Lola was born Marie Dolores Eliza Roseanna Gilbert in Limerick, Ireland, in 1818. In 1823, the family moved to India after her father Edward Gilbert of the 25th Regiment was posted there. Following Edward’s death from cholera, her mother Eliza married Lieutenant Patrick Craigie who seems to have cared for Dolores but was also alarmed at her ungovernable ways. She went to a series of schools in England but at age 14, her mother arranged a marriage with Abraham Lumly, a judge of the Supreme Court in India and described as a ‘rich and gouty old rascal of sixty years’. Dolores’s response was to elope with one of her mother’s friends, the 27-year-old Lieutenant Thomas James.
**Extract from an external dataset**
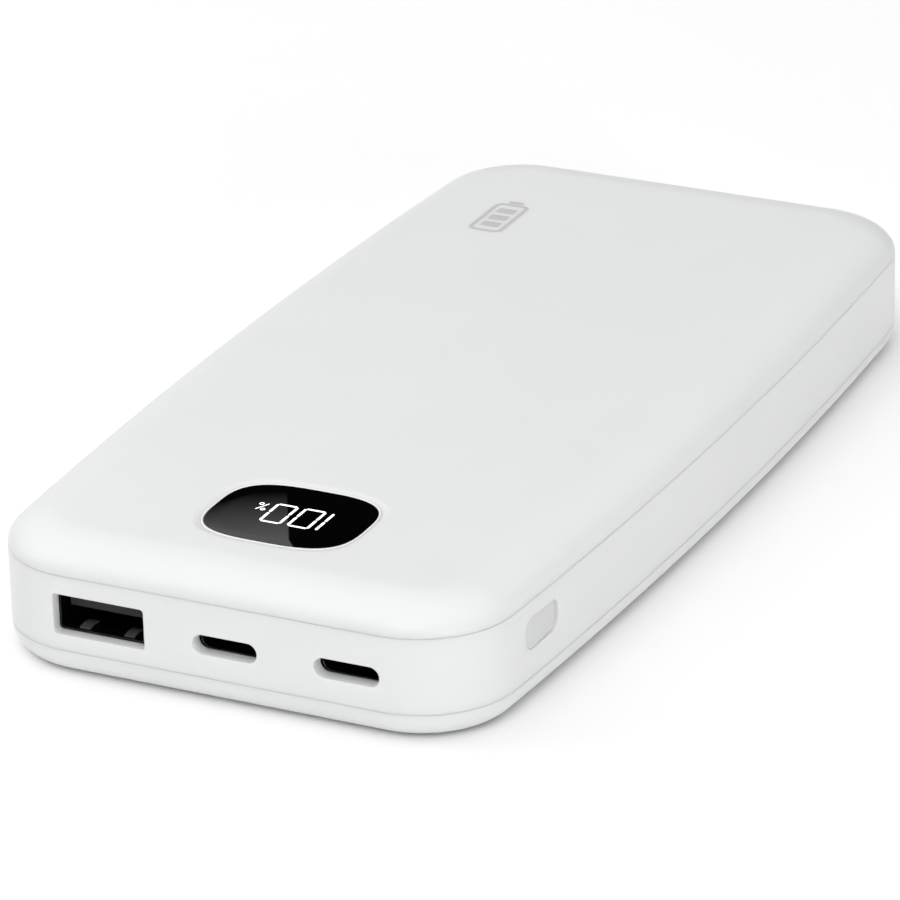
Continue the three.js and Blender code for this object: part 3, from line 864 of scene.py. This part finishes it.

This was to be the first of a series of escapades, spanning three decades and four continents.
After his marriage with the underage Dolores, James returned to India and set up house in Calcutta. During this time, she was memorialised in a song which her palanquin-bearers improvised as they jog-trotted their way along the streets of Calcutta: “She’s not heavy/ cabbada/ Little Missy-baba/ cabadda. / Carry her swiftly / cabadda / Pretty Missy-baba / kabadda”. (Kabbada is of course khabardar). James, on the other hand, went to seed very rapidly, and Lola complained that ‘he slept like a boa-constrictor’ and ‘drank too much porter’. Then there was a blazing cantonment scandal with a certain Mrs Lomer who could have been straight out of Kipling; the upshot of which was a parting of ways in 1842, and Lola’s return to Scotland.
From this point, Dolores’s life is so full of incidents that it would take a whole page of this newspaper to chronicle it. For a while, she was reduced to singing for a living in the streets of Brussels (or so rumour goes) but what is certain is that she travelled to Spain and transformed herself into a Spanish dancer by the name of Lola Montez. She created an erotic dance-piece called the Spider Dancer and gave performances in Berlin, Warsaw, Dresden, St Petersburg and the Paris Opera. During this period, her list of lovers reads like a virtual Who’s Who of Europe’s Page 3: the conductor Franz Liszt, the novelist Alexandre Dumas, père, and the most glittering catch of them all, King Ludwig I of Bavaria. Her subsequent career took her to virtually all parts of the world, to Melbourne where she outraged local morality by dancing without tights, and to San Francisco, where she performed for the Californian gold-rushers. Her short and incredibly crowded life ended in New York in 1861, when she was just 43. She wrote two books: The Art of Beauty, and Lectures, which also comprises a memoir.